Respondents were asked if they agreed or disagreed with a series of statements about Israel. The majority of respondents agree that it is important for Israel to exist as a democratic state (90% including 75% strongly agree, 22% somewhat agree) and as a Jewish state (80% including 58% strongly agree, 22% somewhat agree)… A little more than half of Jewish adults (55%) believe Israel lives up to its human rights values…

Only by remaining ignorant, by ignoring the unsettling facts on the ground and the historical record can one believe that these words are but a smokescreen for a very different reality.

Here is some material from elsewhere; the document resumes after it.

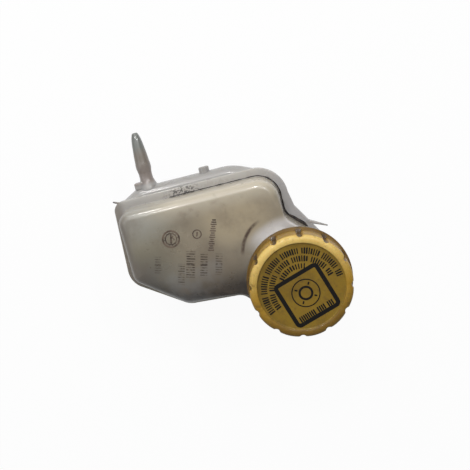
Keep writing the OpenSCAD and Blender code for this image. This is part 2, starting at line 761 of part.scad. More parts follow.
// Reed switch in the stem and its two leads down to the blades
reed_len = 14;
reed_low_z = floor_in_z + 8;
reed_top_z = reed_low_z + reed_len;
blade_t = 0.8;
blade_w = 2.8;
blade_y = 3.2;
blade_back = 6;
blade_len = 20;
blade_z = cavity_z + (shroud_h - 2 * shroud_wall) / 2 - blade_t / 2;
module reed_switch() {
    color([0.65, 0.80, 0.72, 0.6]) at_float() translate([reed_x, 0, reed_low_z]) cylinder(r = reed_r, h = reed_len);
}
module lead_down(x, top_z) {
    translate([x, 0, blade_z + blade_t]) cylinder(r = lead_r, h = top_z - blade_z - blade_t, $fn = 24);
}
module reed_lead_short() {
    color([0.75, 0.75, 0.77]) at_float() lead_down(reed_x, reed_low_z);
}
module reed_lead_long() {
    bend_z = reed_top_z + 1.6;
    color([0.75, 0.75, 0.77]) at_float() {
        lead_down(lead_x, bend_z);
        translate([lead_x, 0, bend_z]) sphere(r = lead_r, $fn = 24);
        translate([lead_x, 0, bend_z]) rotate([0, 90, 0]) cylinder(r = lead_r, h = reed_x - lead_x, $fn = 24);
        translate([reed_x, 0, bend_z]) sphere(r = lead_r, $fn = 24);
        translate([reed_x, 0, reed_top_z]) cylinder(r = lead_r, h = bend_z - reed_top_z, $fn = 24);
    }
}
module blade(side) {
    translate([-shroud_len + blade_back, side * blade_y - blade_w / 2, blade_z]) cube([blade_len, blade_w, blade_t]);
}
module terminal(side) {
    color([0.78, 0.74, 0.60]) at_float() blade(side);
}
module terminal_left() { terminal(1); }
module terminal_right() { terminal(-1); }

upper_shell();
lower_shell();
cap_shell();
cap_insert();
vent_disc();
bellows();
strainer_frame();
strainer_mesh();
float_body();
float_cover();
float_magnet();
float_stop();
sensor_housing();
sensor_seal();
reed_switch();
reed_lead_short();
reed_lead_long();
terminal_left();
terminal_right();
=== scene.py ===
import bpy
import bmesh
import numpy as np
from mathutils import Matrix, Vector


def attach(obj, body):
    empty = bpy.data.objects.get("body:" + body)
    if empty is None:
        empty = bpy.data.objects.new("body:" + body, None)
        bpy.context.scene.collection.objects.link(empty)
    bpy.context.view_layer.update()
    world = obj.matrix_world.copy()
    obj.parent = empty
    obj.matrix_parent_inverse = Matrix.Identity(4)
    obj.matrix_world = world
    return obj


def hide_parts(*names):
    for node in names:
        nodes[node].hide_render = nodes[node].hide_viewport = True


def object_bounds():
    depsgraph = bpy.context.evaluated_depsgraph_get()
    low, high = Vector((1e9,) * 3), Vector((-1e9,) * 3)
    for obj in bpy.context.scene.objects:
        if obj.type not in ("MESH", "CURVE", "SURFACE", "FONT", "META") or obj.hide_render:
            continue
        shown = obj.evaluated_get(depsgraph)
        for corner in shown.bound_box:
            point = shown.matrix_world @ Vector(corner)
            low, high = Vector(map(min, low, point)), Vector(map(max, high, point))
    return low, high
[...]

Only by remaining ignorant can one continue to see the possibility that Israel can ever be at the same time Jewish and Democratic. These three words are easy to say, they flow off the tongue so easily. They lull one into believing that they are easy to reconcile. They become an incantation that excuses any of the horrific reality that is Israel/Palestine today. And they allow us to ignore questioning whether they have ever been true of Israel and those who willed it into existence.

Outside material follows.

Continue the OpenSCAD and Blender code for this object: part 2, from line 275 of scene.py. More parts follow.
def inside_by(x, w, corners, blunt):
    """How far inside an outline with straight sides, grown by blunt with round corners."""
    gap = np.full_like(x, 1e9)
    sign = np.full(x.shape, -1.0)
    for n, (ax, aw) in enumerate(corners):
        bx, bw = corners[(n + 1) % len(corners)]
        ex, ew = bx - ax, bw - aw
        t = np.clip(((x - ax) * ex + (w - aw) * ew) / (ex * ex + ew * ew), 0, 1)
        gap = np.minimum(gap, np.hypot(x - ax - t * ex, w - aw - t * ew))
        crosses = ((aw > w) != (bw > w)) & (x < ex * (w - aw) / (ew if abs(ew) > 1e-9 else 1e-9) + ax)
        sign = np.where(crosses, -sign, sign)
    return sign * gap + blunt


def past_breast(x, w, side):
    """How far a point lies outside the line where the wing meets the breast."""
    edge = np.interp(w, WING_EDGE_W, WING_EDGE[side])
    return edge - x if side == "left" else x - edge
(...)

We are saved from the need to demand changes that are uncomfortable and unsettling. Boehm then elegantly tells us why seeing this reality is so difficult: It will force you to challenge a commitment to that fantasy of a “democratic, Jewish state.” 

The reason for the inability to offer an alternative positive agenda is not difficult to find. Committed as these liberals are to the principle of a Jewish democracy, they require separation from the Palestinians in order to ensure a Jewish majority. And though separation is now plainly untenable, democratic visions for Israel beyond the two-state solution are perceived as anti-Zionist forms of betrayal—quite literally, as treason. Accordingly, liberal Zionists can only seek refuge in criticizing Netanyahu’s corruption, fighting for the legalization of light drugs, and promoting women’s and gay rights: important objectives, but also ways not to talk about Gaza, the occupation of the West Bank, and the future of a country where liberal democracy is ever more at risk.

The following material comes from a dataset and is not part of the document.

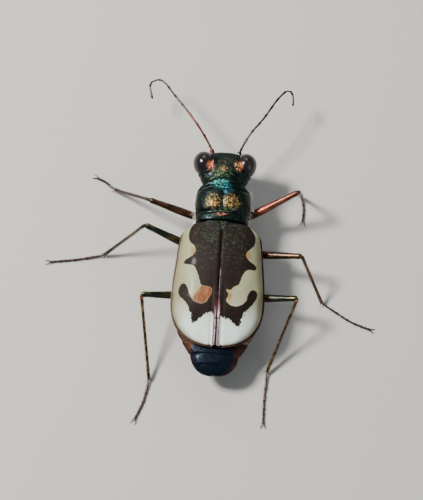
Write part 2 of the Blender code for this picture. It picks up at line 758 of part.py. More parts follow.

Boehm’s political solution may not be the correct one. It may not be one you support. But if you disagree, please remember, as  Dr. King taught us, “nothing in all the world is more dangerous than sincere ignorance and conscientious stupidity.”

And be sure what you are supporting is true to your own values.

Individually, we have to be braver and face the truth head on.  To not do this is accept that might is always right. To not do this is to accept that brutality and inhumanity is okay as long as it is directed to “the other.” To not do this is to accept that we can be safe at the expense of others being harmed.

To me, this is a bargain with the devil; one that I refuse to make.